■ **WHAT YOU SHOULD DO**
Every line in the listing below from the one with "for tread_z in" through the one with "shown = obj.evaluated_get(depsgraph)" is to be reproduced exactly, both ends included; leave out the rest.

■ **LISTING**
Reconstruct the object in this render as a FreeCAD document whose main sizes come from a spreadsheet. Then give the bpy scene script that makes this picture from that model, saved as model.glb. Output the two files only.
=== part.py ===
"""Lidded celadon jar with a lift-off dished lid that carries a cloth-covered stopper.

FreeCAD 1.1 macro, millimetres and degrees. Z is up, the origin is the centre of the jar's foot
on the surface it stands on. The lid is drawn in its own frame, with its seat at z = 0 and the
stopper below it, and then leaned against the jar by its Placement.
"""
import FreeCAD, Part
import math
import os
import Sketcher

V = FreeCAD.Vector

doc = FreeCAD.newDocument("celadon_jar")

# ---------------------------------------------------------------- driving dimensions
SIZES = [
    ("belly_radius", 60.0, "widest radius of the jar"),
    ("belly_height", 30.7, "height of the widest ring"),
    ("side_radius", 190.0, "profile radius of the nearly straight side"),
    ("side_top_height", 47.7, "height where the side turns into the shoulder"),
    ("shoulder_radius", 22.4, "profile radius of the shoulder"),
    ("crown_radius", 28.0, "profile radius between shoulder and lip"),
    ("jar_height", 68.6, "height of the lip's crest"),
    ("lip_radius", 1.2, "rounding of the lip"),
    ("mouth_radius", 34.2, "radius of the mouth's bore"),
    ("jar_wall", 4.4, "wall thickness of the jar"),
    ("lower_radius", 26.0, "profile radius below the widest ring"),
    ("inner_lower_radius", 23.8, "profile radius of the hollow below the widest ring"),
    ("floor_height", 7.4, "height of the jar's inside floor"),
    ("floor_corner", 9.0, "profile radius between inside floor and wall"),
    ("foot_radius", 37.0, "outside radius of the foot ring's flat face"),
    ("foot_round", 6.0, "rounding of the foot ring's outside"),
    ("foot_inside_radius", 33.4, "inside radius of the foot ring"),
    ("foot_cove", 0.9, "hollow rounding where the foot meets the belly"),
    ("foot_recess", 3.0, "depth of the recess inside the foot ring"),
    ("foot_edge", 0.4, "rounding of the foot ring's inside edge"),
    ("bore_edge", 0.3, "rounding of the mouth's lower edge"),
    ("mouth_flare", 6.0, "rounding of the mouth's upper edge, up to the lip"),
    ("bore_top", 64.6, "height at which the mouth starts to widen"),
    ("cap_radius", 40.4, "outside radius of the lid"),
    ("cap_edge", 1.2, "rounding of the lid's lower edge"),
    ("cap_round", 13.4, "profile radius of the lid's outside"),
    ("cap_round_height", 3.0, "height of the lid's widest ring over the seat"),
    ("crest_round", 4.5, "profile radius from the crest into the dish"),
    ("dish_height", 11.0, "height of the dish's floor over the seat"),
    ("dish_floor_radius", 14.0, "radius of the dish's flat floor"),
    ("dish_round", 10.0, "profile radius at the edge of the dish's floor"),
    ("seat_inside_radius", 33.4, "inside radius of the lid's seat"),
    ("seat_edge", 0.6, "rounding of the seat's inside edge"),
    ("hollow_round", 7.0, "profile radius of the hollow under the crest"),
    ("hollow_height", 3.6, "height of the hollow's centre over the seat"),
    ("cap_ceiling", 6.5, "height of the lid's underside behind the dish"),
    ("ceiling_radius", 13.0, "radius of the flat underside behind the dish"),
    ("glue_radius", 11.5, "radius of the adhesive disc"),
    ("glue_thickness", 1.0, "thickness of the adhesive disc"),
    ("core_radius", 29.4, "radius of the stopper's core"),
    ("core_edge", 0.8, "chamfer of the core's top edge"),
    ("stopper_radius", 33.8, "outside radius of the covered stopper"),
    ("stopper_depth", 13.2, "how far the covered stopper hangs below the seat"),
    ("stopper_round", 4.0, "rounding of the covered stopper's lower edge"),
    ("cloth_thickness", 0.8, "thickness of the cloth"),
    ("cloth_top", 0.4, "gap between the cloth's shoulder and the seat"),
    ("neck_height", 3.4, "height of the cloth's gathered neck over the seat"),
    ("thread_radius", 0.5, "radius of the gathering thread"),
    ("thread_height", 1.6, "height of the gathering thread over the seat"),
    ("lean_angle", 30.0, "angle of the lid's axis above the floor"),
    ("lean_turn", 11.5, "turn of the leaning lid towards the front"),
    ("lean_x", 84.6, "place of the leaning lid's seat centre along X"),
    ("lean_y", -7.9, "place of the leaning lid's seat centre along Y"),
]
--
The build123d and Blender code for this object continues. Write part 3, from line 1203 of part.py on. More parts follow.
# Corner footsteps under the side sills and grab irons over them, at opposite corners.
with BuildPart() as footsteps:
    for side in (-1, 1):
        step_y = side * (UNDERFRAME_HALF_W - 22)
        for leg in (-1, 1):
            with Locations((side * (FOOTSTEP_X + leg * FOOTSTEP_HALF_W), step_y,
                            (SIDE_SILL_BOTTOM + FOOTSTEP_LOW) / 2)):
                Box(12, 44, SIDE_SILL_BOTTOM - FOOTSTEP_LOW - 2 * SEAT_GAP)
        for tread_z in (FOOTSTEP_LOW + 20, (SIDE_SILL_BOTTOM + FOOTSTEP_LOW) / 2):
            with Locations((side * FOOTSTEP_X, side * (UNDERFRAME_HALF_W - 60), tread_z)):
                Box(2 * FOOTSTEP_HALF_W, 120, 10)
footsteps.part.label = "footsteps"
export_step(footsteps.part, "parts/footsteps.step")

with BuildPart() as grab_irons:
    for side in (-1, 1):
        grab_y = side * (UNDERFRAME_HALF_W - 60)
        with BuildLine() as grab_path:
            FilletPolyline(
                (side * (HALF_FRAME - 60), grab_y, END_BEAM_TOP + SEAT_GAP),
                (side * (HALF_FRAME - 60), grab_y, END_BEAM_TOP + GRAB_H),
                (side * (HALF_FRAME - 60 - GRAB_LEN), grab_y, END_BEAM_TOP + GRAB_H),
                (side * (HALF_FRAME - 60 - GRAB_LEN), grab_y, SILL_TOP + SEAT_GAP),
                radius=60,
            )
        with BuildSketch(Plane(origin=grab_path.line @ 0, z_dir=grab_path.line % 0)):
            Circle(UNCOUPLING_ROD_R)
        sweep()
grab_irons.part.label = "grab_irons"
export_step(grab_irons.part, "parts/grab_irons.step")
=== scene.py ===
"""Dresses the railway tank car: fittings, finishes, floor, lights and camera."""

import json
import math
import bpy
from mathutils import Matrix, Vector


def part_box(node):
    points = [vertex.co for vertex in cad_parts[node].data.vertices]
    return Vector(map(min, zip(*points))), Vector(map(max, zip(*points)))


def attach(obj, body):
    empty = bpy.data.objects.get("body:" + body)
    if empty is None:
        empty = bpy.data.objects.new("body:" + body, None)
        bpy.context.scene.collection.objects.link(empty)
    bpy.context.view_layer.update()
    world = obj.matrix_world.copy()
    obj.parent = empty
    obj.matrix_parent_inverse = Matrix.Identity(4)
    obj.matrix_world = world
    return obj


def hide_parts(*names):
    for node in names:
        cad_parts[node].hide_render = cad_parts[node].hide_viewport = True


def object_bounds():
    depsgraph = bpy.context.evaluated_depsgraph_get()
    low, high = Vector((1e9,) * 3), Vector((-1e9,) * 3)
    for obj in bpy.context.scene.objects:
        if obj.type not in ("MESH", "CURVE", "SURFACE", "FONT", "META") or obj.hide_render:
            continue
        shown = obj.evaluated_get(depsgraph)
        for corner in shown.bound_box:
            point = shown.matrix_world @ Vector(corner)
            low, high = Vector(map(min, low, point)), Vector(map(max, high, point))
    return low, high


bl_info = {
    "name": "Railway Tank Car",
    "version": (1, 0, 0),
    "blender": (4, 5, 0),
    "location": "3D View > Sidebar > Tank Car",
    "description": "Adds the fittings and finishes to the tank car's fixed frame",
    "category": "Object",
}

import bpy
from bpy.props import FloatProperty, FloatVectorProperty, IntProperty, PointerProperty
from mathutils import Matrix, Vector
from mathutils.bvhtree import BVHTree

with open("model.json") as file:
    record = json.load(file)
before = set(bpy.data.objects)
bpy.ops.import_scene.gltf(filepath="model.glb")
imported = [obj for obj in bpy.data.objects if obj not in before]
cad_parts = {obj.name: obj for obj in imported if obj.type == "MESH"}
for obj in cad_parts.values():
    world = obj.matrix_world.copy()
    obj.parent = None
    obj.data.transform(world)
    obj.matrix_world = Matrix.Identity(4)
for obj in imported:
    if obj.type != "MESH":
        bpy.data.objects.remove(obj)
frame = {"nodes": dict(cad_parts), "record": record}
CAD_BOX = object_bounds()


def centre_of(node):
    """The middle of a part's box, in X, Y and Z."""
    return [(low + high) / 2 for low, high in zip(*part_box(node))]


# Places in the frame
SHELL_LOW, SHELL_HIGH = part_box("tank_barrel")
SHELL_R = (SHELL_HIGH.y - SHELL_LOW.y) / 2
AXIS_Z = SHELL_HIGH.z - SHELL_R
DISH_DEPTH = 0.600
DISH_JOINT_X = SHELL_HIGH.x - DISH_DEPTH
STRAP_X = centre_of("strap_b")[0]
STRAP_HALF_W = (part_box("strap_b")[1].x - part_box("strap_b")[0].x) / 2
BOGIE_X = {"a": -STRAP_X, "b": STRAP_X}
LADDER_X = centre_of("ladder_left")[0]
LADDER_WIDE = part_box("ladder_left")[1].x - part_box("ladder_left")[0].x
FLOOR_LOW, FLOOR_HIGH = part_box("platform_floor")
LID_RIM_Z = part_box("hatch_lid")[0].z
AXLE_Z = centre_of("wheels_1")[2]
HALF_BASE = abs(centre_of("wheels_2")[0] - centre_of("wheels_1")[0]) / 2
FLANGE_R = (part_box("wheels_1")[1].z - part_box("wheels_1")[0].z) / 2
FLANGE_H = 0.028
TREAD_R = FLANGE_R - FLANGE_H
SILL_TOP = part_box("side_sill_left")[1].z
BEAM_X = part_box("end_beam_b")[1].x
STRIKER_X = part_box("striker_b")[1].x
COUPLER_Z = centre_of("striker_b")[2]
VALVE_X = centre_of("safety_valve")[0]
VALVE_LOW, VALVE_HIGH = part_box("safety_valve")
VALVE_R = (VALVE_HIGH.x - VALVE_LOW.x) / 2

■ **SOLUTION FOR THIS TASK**
        for tread_z in (FOOTSTEP_LOW + 20, (SIDE_SILL_BOTTOM + FOOTSTEP_LOW) / 2):
            with Locations((side * FOOTSTEP_X, side * (UNDERFRAME_HALF_W - 60), tread_z)):
                Box(2 * FOOTSTEP_HALF_W, 120, 10)
footsteps.part.label = "footsteps"
export_step(footsteps.part, "parts/footsteps.step")

with BuildPart() as grab_irons:
    for side in (-1, 1):
        grab_y = side * (UNDERFRAME_HALF_W - 60)
        with BuildLine() as grab_path:
            FilletPolyline(
                (side * (HALF_FRAME - 60), grab_y, END_BEAM_TOP + SEAT_GAP),
                (side * (HALF_FRAME - 60), grab_y, END_BEAM_TOP + GRAB_H),
                (side * (HALF_FRAME - 60 - GRAB_LEN), grab_y, END_BEAM_TOP + GRAB_H),
                (side * (HALF_FRAME - 60 - GRAB_LEN), grab_y, SILL_TOP + SEAT_GAP),
                radius=60,
            )
        with BuildSketch(Plane(origin=grab_path.line @ 0, z_dir=grab_path.line % 0)):
            Circle(UNCOUPLING_ROD_R)
        sweep()
grab_irons.part.label = "grab_irons"
export_step(grab_irons.part, "parts/grab_irons.step")
=== scene.py ===
"""Dresses the railway tank car: fittings, finishes, floor, lights and camera."""

import json
import math
import bpy
from mathutils import Matrix, Vector


def part_box(node):
    points = [vertex.co for vertex in cad_parts[node].data.vertices]
    return Vector(map(min, zip(*points))), Vector(map(max, zip(*points)))


def attach(obj, body):
    empty = bpy.data.objects.get("body:" + body)
    if empty is None:
        empty = bpy.data.objects.new("body:" + body, None)
        bpy.context.scene.collection.objects.link(empty)
    bpy.context.view_layer.update()
    world = obj.matrix_world.copy()
    obj.parent = empty
    obj.matrix_parent_inverse = Matrix.Identity(4)
    obj.matrix_world = world
    return obj


def hide_parts(*names):
    for node in names:
        cad_parts[node].hide_render = cad_parts[node].hide_viewport = True


def object_bounds():
    depsgraph = bpy.context.evaluated_depsgraph_get()
    low, high = Vector((1e9,) * 3), Vector((-1e9,) * 3)
    for obj in bpy.context.scene.objects:
        if obj.type not in ("MESH", "CURVE", "SURFACE", "FONT", "META") or obj.hide_render:
            continue
        shown = obj.evaluated_get(depsgraph)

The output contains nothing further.